Однако вот в чем мы должны отдавать себе отчет: наше незнание всех факторов, воздействующих на вращение костей, — всего лишь вопрос практики. Нет ничего невероятного в том, что когда-нибудь в будущем некий упорный человек (понятно, что он должен будет располагать немалым временем) сумеет с требуемой точностью определить все силы, воздействующие на кости. Штука в том, что исход броска костей не непредсказуем по существу. Он непредсказуем лишь на практике.
Вернемся к нашему фотону. Как он поведет себя, столкнувшись с оконным стеклом, предсказать абсолютно невозможно — и не только на практике, но в принципе. Причем совершенно не важно, знаем мы или не знаем все факторы, воздействующие на его поведение. Тут просто нет факторов, которых мы можем не знать. Фотон проходит сквозь оконное стекло или отскакивает от него исключительно в силу собственной извращенности — без всякой на то причины.

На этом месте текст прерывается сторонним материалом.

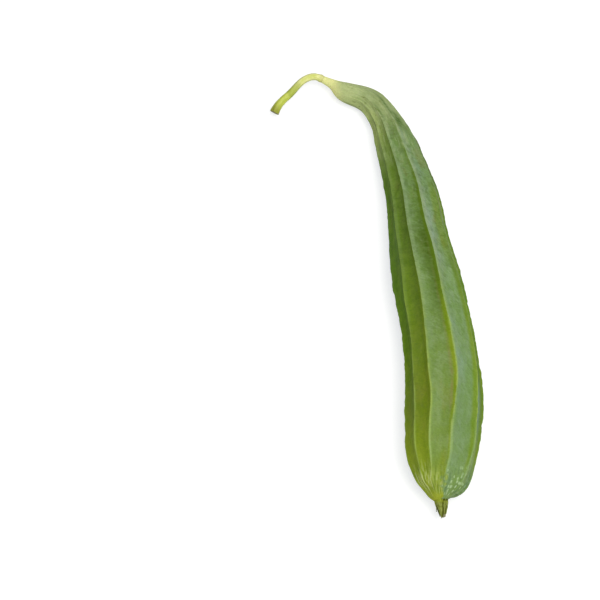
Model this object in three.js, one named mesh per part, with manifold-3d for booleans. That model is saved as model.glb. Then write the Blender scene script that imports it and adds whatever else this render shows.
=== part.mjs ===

В нашей повседневной жизни каждое событие порождается каким-либо другим событием. Следствию всегда предшествует причина. Число, выпавшее на игральных костях, — результат воздействия множества сил. Вы идете по улице и вдруг спотыкаетесь, потому что одна из плиток, которыми вымощен тротуар, расшаталась и ваша подошва задела за выступ. Однако тому, что происходит с фотоном при встрече с окном, не предшествуют никакие события. Это следствие без причины. Вероятность выпадения «шестерки» на игральной кости может быть определена в принципе, но с фотоном все иначе: вообще нет никакого события, из которого может быть выведена вероятность его прохождения сквозь стекло, тут не существует никакого скрытого механизма, жужжащего под оболочкой реальности. Это фундаментальная основа природы, ее нижний этаж. Глубже ничего нет. По какой-то таинственной причине Вселенная просто так устроена [10].